Harvey's team is getting fans, but not as many as you might think. The Reign had the fifth-highest average attendance in the NWSL this year, drawing 4,060 fans per game. Portland, Houston, Chicago and Washington did better.
(Chicago's number was inflated, though, by playing two games at Toyota Park - including a May 9 doubleheader with the Fire that drew 16,017 fans. Take that out and the other nine games drew an average of 3,709 fans each.)
For as successful and popular as Harvey has been, she's well aware that there's still a lot of work to be done.

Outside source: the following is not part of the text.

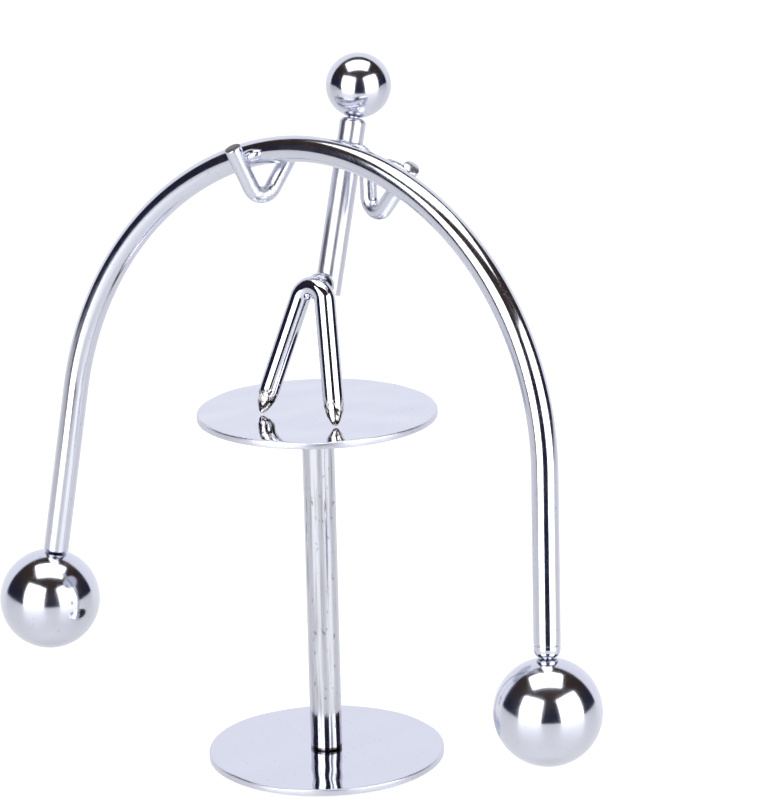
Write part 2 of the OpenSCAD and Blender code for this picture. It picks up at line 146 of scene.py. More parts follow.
def swept(name, centres, along, radii, reference=(0, 1, 0), around=96, loop=False, shift=None):
    """A round skin: ring i is centre i + radius i * (cos t * side + sin t * up), with side and up square to the
    direction there. The first and last centres are its two poles, or the last ring joins the first on a loop."""
    centres, along, radii = (np.asarray(a, float) for a in (centres, along, radii))
    side = np.cross(np.asarray(reference, float), along)
    side /= np.linalg.norm(side, axis=1)[:, None]
    up = np.cross(along, side)
    t = np.linspace(0, 2 * np.pi, around, endpoint=False)
    keep = slice(None) if loop else slice(1, -1)
    c, r, s, u = centres[keep], radii[keep], side[keep], up[keep]
    rings = c[:, None] + r[:, None, None] * (np.cos(t)[None, :, None] * s[:, None]
                                             + np.sin(t)[None, :, None] * u[:, None])
    n = len(c)
    here = np.arange(n * around).reshape(n, around)
    if loop:
        low, high = here, np.roll(here, -1, 0)
    else:
        low, high = here[:-1], here[1:]
    quads = np.stack([low, np.roll(low, -1, 1), np.roll(high, -1, 1), high], -1).reshape(-1, 4)
    points = rings.reshape(-1, 3)
    faces = quads.tolist()
    if not loop:
        first, last = len(points), len(points) + 1
        points = np.concatenate([points, centres[:1], centres[-1:]])
        ends = [np.stack([np.full(around, first), np.roll(here[0], -1), here[0]], -1),
                np.stack([np.full(around, last), here[-1], np.roll(here[-1], -1)], -1)]
        faces += ends[0].tolist() + ends[1].tolist()
    if shift is not None:
        points = shift(points)
    mesh = bpy.data.meshes.new(name)
    mesh.from_pydata((points * MILLIMETRE).tolist(), [], faces)
    mesh.update()
    mesh.shade_smooth()
    mesh.set_sharp_from_angle(angle=SHARP_ANGLE)
    piece = bpy.data.objects.new(name, mesh)
    bpy.context.scene.collection.objects.link(piece)
    return piece


def turned(name, outline, base=(0, 0, 0), axis=(0, 0, 1), **options):
    """A turned piece: an outline of (radius, height) points spun about an axis through its base."""
    outline, axis = np.asarray(outline, float), np.asarray(axis, float)
    centres = np.asarray(base, float) + outline[:, 1:] * axis
    return swept(name, centres, np.repeat(axis[None], len(outline), 0), outline[:, 0],
                 reference=options.pop("reference", (0, 1, 0) if abs(axis[1]) < 0.9 else (1, 0, 0)), **options)


def ripples(x, y, waves, seed, shortest=5.0, longest=26.0):
    """Height of a hand-polished face: a sum of sine waves of random heading, length and phase, each as tall as its
    length, so that all slopes are alike."""
    rng = np.random.default_rng(seed)
    total = np.zeros_like(x)
    for _ in range(waves):
        heading, phase, length = rng.uniform(0, 2 * np.pi), rng.uniform(0, 2 * np.pi), rng.uniform(shortest, longest)
        total += length * np.sin(2 * np.pi * (x * np.cos(heading) + y * np.sin(heading)) / length + phase)
    return total / waves


def leaned(x, drop):
    """A point of the bow's upright plane, leaned back about its top."""
    return np.stack([x, -drop * np.sin(BOW_LEAN), -drop * np.cos(BOW_LEAN)], -1)


def bow_line(run):
    """The bow's centre line at a signed distance from its top: an arc, a wider arc, and a straight."""
    s = np.abs(run)
    top_run = TOP_RADIUS * TOP_HALF
    side_run = SIDE_RADIUS * (SIDE_END - TOP_HALF)
    a = np.where(s < top_run, s / TOP_RADIUS, np.minimum(TOP_HALF + (s - top_run) / SIDE_RADIUS, SIDE_END))
    past = np.maximum(s - top_run - side_run, 0)
    centre_x = (TOP_RADIUS - SIDE_RADIUS) * np.sin(TOP_HALF)
    centre_drop = TOP_RADIUS - (TOP_RADIUS - SIDE_RADIUS) * np.cos(TOP_HALF)
    on_top = s < top_run
    x = np.where(on_top, TOP_RADIUS * np.sin(a), centre_x + SIDE_RADIUS * np.sin(a)) + past * np.cos(SIDE_END)
    drop = np.where(on_top, TOP_RADIUS * (1 - np.cos(a)), centre_drop - SIDE_RADIUS * np.cos(a))
    drop = drop + past * np.sin(SIDE_END)
    way = np.where(run < 0, -1.0, 1.0)
    return (FIGURE_PLACE + BOW_TOP + leaned(way * x, drop),
            leaned(np.cos(a), way * np.sin(a)))


BOW_RUN = TOP_RADIUS * TOP_HALF + SIDE_RADIUS * (SIDE_END - TOP_HALF) + BOW_STRAIGHT


def turned_end(radius, ball_centre, ball_r, round_r, grooved, round_run=None):
    """(radius, distance) of a rod's end down to its spigot's tip: a groove if it has one, then a quarter of an
    ellipse, radius - a * (1 - cos t) at shoulder - b * (1 - sin t)."""
    round_run = round_run or round_r
    shoulder = ball_centre - ball_r - NECK_GAP
    groove = shoulder - round_r - GROOVE_UP
    round_start = shoulder - round_run
    tip = ball_centre - ball_r + SPIGOT_RUN
    t = np.radians(np.linspace(0, 90, 20))
    arc = np.stack([radius - round_r * (1 - np.cos(t)), shoulder - round_run * (1 - np.sin(t))], -1)
    edge = GROOVE_EDGE
    wall = [[radius, groove - GROOVE_W - 3 * edge], [radius, groove - GROOVE_W - edge]]
    ring = [[radius - edge, groove - GROOVE_W], [radius - GROOVE_DEPTH, groove - GROOVE_W + edge],
            [radius - GROOVE_DEPTH, groove - edge], [radius - edge, groove], [radius, groove + edge],
            [radius, groove + 3 * edge]]
    return np.concatenate([
        wall, ring if grooved else wall[1:], [[radius, round_start - 2 * edge], [radius, round_start - edge]],
        arc, [[SPIGOT_R + edge, shoulder + edge / 4], [SPIGOT_R, shoulder + edge], [SPIGOT_R, tip - SPIGOT_BREAK],
              [SPIGOT_R - SPIGOT_BREAK, tip], [0, tip]]])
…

"I'm sure if you asked Hope [Solo] and [Megan] Rapinoe if you ever thought they'd close down New York City [for the ticker-tape parade after the World Cup], I'm sure they'd say no, and they did it," Harvey said. "It's our responsibility within the game to keep pushing, keep trying to get people involved, and I truly believe that the biggest responsibility we have is that we should put a product on the field that people want to see... I don't think retention is an issue for us, it's letting people know that we exist, and once we do that and they come, they tend to love it."